Thirteenth Century Trobairitz (Female Troubadour – writer of songs) from Romans-Sur-Isère. Writing from around 1200-1235. Probably nobility since she could read and write. The tune does not survive.  During and following the Albigensian Crusade, troubadours were treated with great suspicion due to their  popularity with the Languedocian nobles, as a result of which they were seen as implicated in the Cathar heresy. There isn’t a lot of evidence for them actually being anything to do with the Cathars en masse, although one or two Troubadours were Cathars. One of the ways Troubadours used to deflect this suspicion was to address their songs to the virgin Mary. It is possible that this is what Bieris is doing here, but it’s more fun to imagine that Maria was a real woman – Who’d have conversation with the virgin (e-l gent parlar e l’avinen solatz)? and that line don’t grant your love to a deceitful suitor (que non ametz ententidor truan) doesn’t sound very holy, unfortunately it is the most dodgy bit of the translation.

Na Maria, pretz e fina valors
e-l gioi e-l sen e la fina beutatz
e l’acuglir e-l pretz e las onors
e-l gent parlar e l’avinen solatz
e-l dous cara, la gaia cuendanza
e-l douz esgart e l’amoros semblan
que son en vos, don non avetz egansa
me fan traire vas vos ses cor truan.

Per que vos prec, si-us platz, que fin’amors
e gausiment e douz umilitatz
me puosca far ab vos tan de socors
que mi donetz, bella domna, si-us platz,
so don plus ai d’aver gioi esperansa
car en vos ai mon cor e mon talan
e per vos ai tot so qu’ai d’alegransa
e per vos vauc mantas vez sospiran

E car beutatz e valors vos onransa
sobra totas, qu’una no-us es denan
vos prec, si-us platz, per so que-us es onransa
que non ametz ententidor truan

Bella Domna, cui pretz e gioi enanza
e gent parlar, a vos mas coblas man
car en vos es saessa et alegransa
e tot lo ben qu’om en dona deman

The translation, from the original Old Provencal (known now as Occitan, though not at the time) is mostly by Meg Bogen, but I did actually get out multiple dictionaries and alternative texts to cross check. This was a long time ago so I can’t say for sure whose translation this is anymore.

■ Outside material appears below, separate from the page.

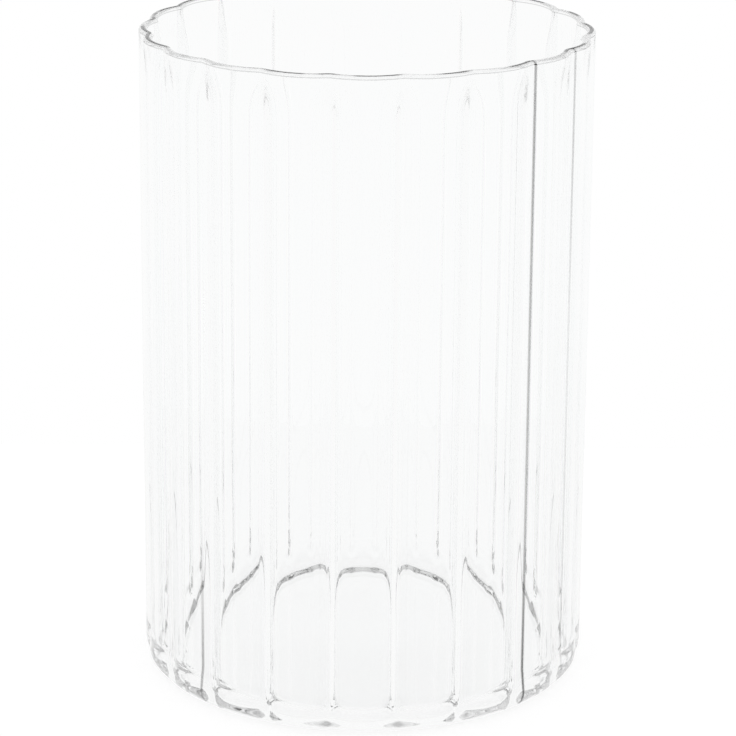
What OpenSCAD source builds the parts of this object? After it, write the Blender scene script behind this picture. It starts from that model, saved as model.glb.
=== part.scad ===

Lady Maria, in you merit and true worth
the joy and wisdom and great beauty,
graciousness, reputation and honour
noble speech and charming conversation
your sweet face and merry demeanor
the sweet look and loving expression
which are yours, and which have no equal
draw me toward you with a pure heart.

Thus I pray you, if it please you that true love
and joyfulness and sweet humility
should bring me such relief with you,
that you grant me, fair lady, if you please
that which gives me most hope of joy;
for in you lie my desire and my heart
and from you stems all my happiness,
and for your sake I sigh all the time.

And because merit and beauty raise you
above all others so that none excels you
I pray you, please, by this which does you honour
don’t grant your love to a deceitful suitor. (do not love without true understanding)

Lovely woman, whom honour and joy,
and noble speech uplift, to you I send my verses
for in you are wisdom and happiness,
and all good things one could ask of a woman.

Beiris definitely gets invited to tea, or more likely, for a glass of a good Côte du Rhône, fresh young Brebis cheese and roasted chestnuts.